这个回答让孟翔感觉岔了气般难受:“为什么”
“都快死了,我哪还有那么多好奇心知道又怎么样,不知道又怎么样反正两眼一闭,啥都没有了。”赵海军懒洋洋地道。
“真没劲。”孟翔决定还是放弃了。几分钟后,他很真诚地望向赵海军,“老赵,对不起。”
“嗯什么对不起的”赵海军莫名其妙地看着他。
“要不是当初我坚持参加川军,我和你恐怕都不会交代在这里。我连累你了。”
赵海军笑了:“你真的以为我是个贪生怕死的人难道中央军打仗就不死人了我是觉得在地方军里没什么搞头而已。但是我一直没有忘,我是一个中国军人。我虽然是个小人物,但能够像个男子汉那样堂堂正正战死,也没什么了。而且这几天下来,我承认我当初想错了。川军并不是垃圾部队,而是非常棒的军队。能够参加川军并和这么多川军兄弟们一起浴血奋战并死在一起,我觉得这辈子也值了。”
孟翔惊讶地看着赵海军,心里对他涌起前所未有的尊敬。
赵海军望向孟翔:“孟老弟,你还记得当初我们逃亡过程中碰到的那户人家吗”
孟翔苦笑地道:“当然记得了那户人家的惨状经常在我眼前,那家女主人临死前的骂声也一直在我耳边回荡。老赵,实不相瞒,第一天在阵地上时,我被眼前的场景吓得直哆嗦,但我的耳边又响起了那个女主人骂我们懦夫的话,所以我就不再害怕了。我告诉自己,证明自己的时候来了,我不能再做懦夫了。”

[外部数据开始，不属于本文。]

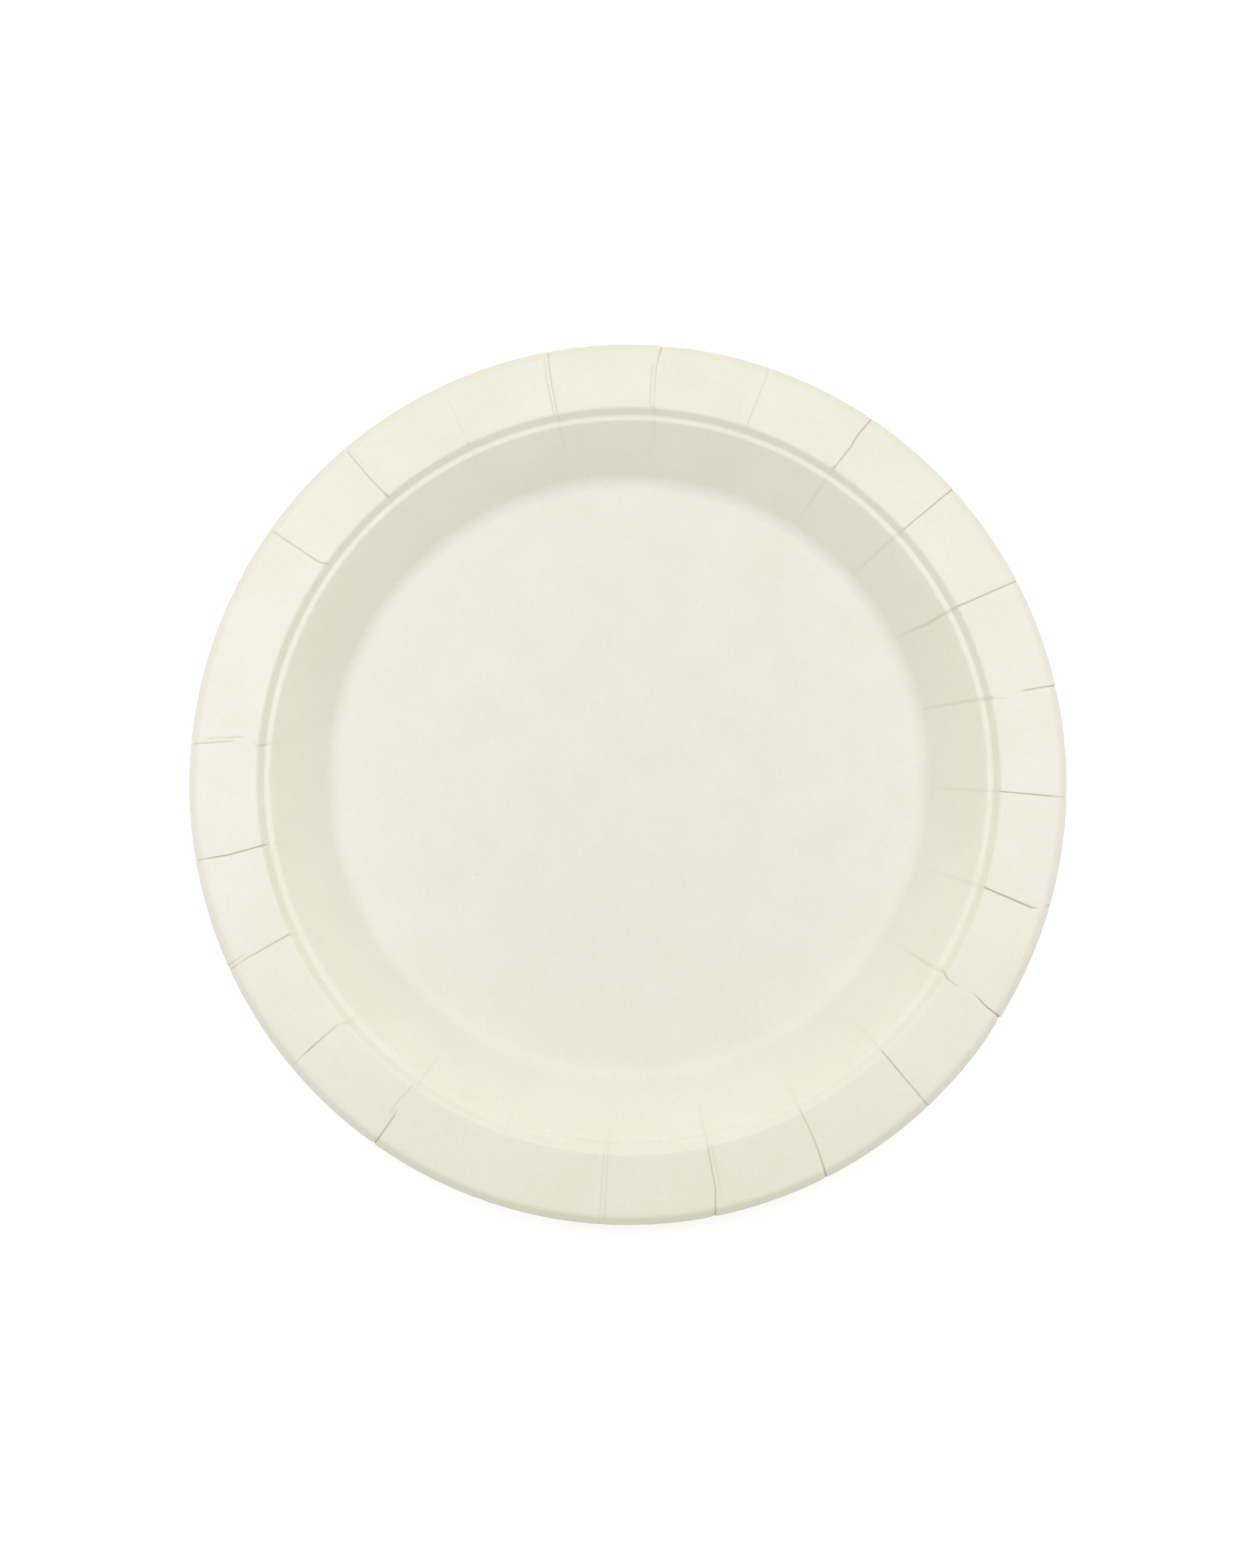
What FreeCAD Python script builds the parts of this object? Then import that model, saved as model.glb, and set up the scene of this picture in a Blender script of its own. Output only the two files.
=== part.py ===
import FreeCAD, Part
import math
import os

import Sketcher
from FreeCAD import Vector

# Round paperboard plate, pressed from one scored disc: a flat floor, a sloping wall, a narrow ledge, a broad
# brim and a turned-down lip. Pressing leaves the board with more edge than the plate needs, and each pleat
# tucks a share of it into a folded band, a little thicker than the board. Lengths are in millimetres and
# angles in degrees. The plate stands on z = 0, and its axis is the Z axis.

NODE = "plate"

# Driving sizes: the alias of each cell, its value and what it measures.
SIZES = [
    ("plate_radius", 115.0, "axis to the upper corner of the lip's edge"),
    ("plate_height", 19.0, "underside of the floor to the brim's inner corner"),
    ("board", 0.4, "thickness of the paperboard"),
    ("foot_curve", 7.0, "radius of the upper face between floor and wall"),
    ("wall_slope", 51.5, "angle of the wall to the floor"),
    ("ledge_width", 1.4, "ledge, from the wall to the step"),
    ("step_run", 1.3, "step, measured across"),
    ("step_rise", 2.4, "step, measured upwards"),
    ("brim_width", 15.2, "brim, measured across"),
    ("brim_fall", 1.0, "drop of the brim towards the lip"),
    ("shoulder_width", 1.5, "first half of the lip's bend, measured across"),
    ("shoulder_drop", 0.75, "first half of the lip's bend, measured downwards"),
    ("lip_width", 1.8, "lip, measured across"),
    ("lip_drop", 1.55, "lip, measured downwards"),
    ("pleat_count", 24, "pleats around the plate"),
    ("pleat_phase", 11.3, "angle of the first pleat from the X axis"),
    ("pleat_foot", 6.0, "height on the wall where the pleats begin"),
    ("tuck_width", 1.25, "folded band of a pleat, measured across at the plate's edge"),
    ("tuck_rise", 0.12, "how far the pressed band stands proud of each face"),
    ("tuck_setback", 0.3, "how far the band ends short of the lip's edge"),
]

# The straight runs of the upper face, from the axis to the lip's edge.
FLOOR, WALL, LEDGE, STEP, BRIM, SHOULDER, LIP = range(7)

# Height of each line above the upper face, as the cells that add up to it.
UNDERSIDE = {"board": -1}
MID_BOARD = {"board": -0.5}
BAND_TOP = {"tuck_rise": 1}
BAND_BOTTOM = {"board": -1, "tuck_rise": -1}

# Point numbers of a sketch's edges, and the sketch's own origin and upright axis.
FIRST, SECOND = range(1, 3)
ORIGIN = (-1, 1)
UPRIGHT = ORIGIN[0] - FIRST

# How near an edge has to be to a worked-out place to be taken for the one there.
SAME_PLACE = 0.001


def make_sheet(doc):
    """The spreadsheet of driving sizes."""
    sheet = doc.addObject("Spreadsheet::Sheet", "sizes")
    for row, (alias, number, meaning) in enumerate(SIZES, start=1):
        sheet.set(f"A{row}", alias)
        sheet.set(f"B{row}", str(number))
        sheet.set(f"C{row}", meaning)
        sheet.setAlias(f"B{row}", alias)
    doc.recompute()
    return sheet


def length_of(terms):
    """The distance that a sum of cells stands for, as an expression."""
    parts = [f"{share} * sizes.{alias}" for alias, share in terms.items()]
    return "abs(" + " + ".join(parts) + ")"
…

赵海军拍了拍孟翔的肩膀:“孟老弟,你当初跪在那户人家的坟墓前发誓要给他们报仇,其实你现在已经做到了。你不是懦夫,我们都不是懦夫。这四天下来,我亲手干掉了十三个鬼子兵,五个是在拼刺刀时被我捅死的,八个被我扔手榴弹炸死的。你干掉得恐怕就更多了。”

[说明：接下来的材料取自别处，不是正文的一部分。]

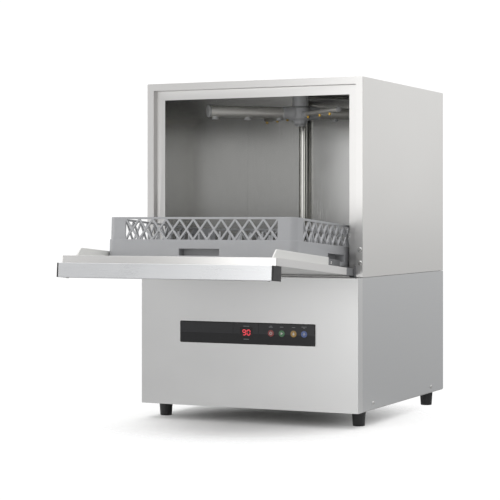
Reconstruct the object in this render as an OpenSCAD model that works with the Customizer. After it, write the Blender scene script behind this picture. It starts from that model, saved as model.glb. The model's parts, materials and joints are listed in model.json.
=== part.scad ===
// Front-loading commercial dishwasher for 500 mm racks, drawn with its door open
// and the rack half out. Millimetres, Z up, front towards -Y.
// The origin is on the floor under the middle of the whole machine, open door included.

/* [Cabinet] */
// Width of the cabinet
cab_w = 590; // [588:1:592]
// Height from the floor to the top of the hood
cab_h = 850; // [846:1:856]
// Depth of the hood
hood_d = 610; // [606:1:620]
// How far the base's front panel stands out in front of the hood
base_proud = 30; // [24:1:32]
// Height of the base's top above the floor
base_top = 363; // [361:1:363]
// Thickness of the stainless sheet
sheet = 1.2; // [1:0.1:1.6]

/* [Feet] */
// Height of a foot under the pan
foot_h = 37; // [34:1:40]
// Radius of a foot at its top
foot_r = 17; // [15:0.5:19]

/* [Front frame] */
// Width of the frame's outer flange
flange_w = 18.5; // [17.5:0.5:18.5]
// Depth of the rabbet that the door sits in
rabbet_d = 18; // [18:0.5:20]
// Width of the door opening
opening_w = 506; // [504:1:508]
// Distance from the hood's top to the opening
opening_drop = 42; // [38:1:44]

/* [Door] */
// Width of the door
door_w = 548; // [546:1:548]
// Length from the hinge axis to the door's free end
door_len = 460; // [452:1:460]
// Thickness of the door
door_t = 18; // [18:0.5:18.5]
// Angle of the open door above the horizontal
door_tilt = 4.6; // [4.4:0.1:4.8]
// Height of the guide rails over the door's inner face
rail_h = 21; // [18:1:22]

/* [Rack] */
// Side of the square rack
rack_w = 491; // [488:1:491]
// Height of the rack
rack_h = 101; // [98:1:104]
// How far the rack's front stands out of the hood
rack_out = 294; // [290:1:300]
// Pitch of the lattice cells
cell_p = 36; // [35:0.5:36]
// Pitch of the plate pegs
peg_pitch = 55; // [54:0.5:56]
// Height of the plate pegs
peg_h = 62; // [50:1:66]

/* [Spray rotors] */
// Reach of a wash tube from the rotor's axis
wash_reach = 260; // [250:1:262]
// Reach of a rinse tube from the rotor's axis
rinse_reach = 250; // [240:1:255]
// Angle of the upper rotor at rest
upper_turn = 46; // [0:1:90]
// Angle of the lower rotor at rest
lower_turn = 18; // [0:1:90]

/* [Controls] */
// Width of the control fascia
fascia_w = 368; // [364:1:372]
// Height of the control fascia
fascia_h = 54; // [50:1:56]
// Radius of a key
key_r = 8; // [7:0.5:8.5]
// Travel of a key
key_travel = 1.5; // [1:0.1:2]

/* [Hidden] */
$fn = 48;

// colours
steel = [0.80, 0.80, 0.79];
dark_steel = [0.55, 0.55, 0.55];
rack_grey = [0.62, 0.62, 0.63];
black = [0.08, 0.08, 0.09];

// cabinet
hw = cab_w / 2;
s = sheet;
pan_z = foot_h + 1;
hood_z = base_top + 1;
fit_gap = 0.5;
big = 2000;

// door and hinge
hinge_y = 2;
hinge_z = base_top + 7;
face_in = 15;
face_out = face_in - door_t;
dw = door_w / 2;
pin_r = 3.5;
pin_clear = 0.05;
handle_a = 435;
handle_b = 478;
handle_drop = 33;
handle_low = face_out - handle_drop;

// the machine is moved so that the origin is under the middle of its whole length
fitting_len = 20;
reach_front = handle_b * cos(door_tilt) - handle_low * sin(door_tilt) - hinge_y;
front_y = (reach_front - hood_d - fitting_len) / 2;

// front frame
in_w = hw - flange_w;
rabbet_top = cab_h - flange_w;
open_half = opening_w / 2;
open_top = cab_h - opening_drop;
sill_top = hinge_z + 11;
flange_y = rabbet_d;

// chamber
ch_half = hw - 6;
ch_front = flange_y + s;
ch_back = hood_d - 18;
ch_top = cab_h - 6;
ch_floor = base_top - 63;
hub_y = (ch_front + ch_back) / 2;
tank_half = 200;
tank_z = ch_floor - 100;

// rack rails and the rack's place at rest: its front stands on the door, its back on the rails
rail_z = hinge_z + 8;
rh = rack_w / 2;
rack_back_z = rail_z + 0.4;
rack_front_z = hinge_z + face_in / cos(door_tilt) + (hinge_y + rack_out) * tan(door_tilt) + fit_gap;
rack_tilt = asin((rack_front_z - rack_back_z) / rack_w);
rack_wall = 4;
band_h = 48;
rim_h = 5;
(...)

孟翔欣慰而轻松地笑了起来,他心里那点埋在内心最深处的羞愧和自责在此时都烟消云散了。孟翔望着不时被炮火映照得一闪一灭的夜幕,他知道,这应该是自己最后一个晚上了。但他心里没有什么畏惧了,只有一种自豪感:是的,自己不再是以前那个夸夸其谈的愤青了,我已经真正地为自己的祖国做出贡献了。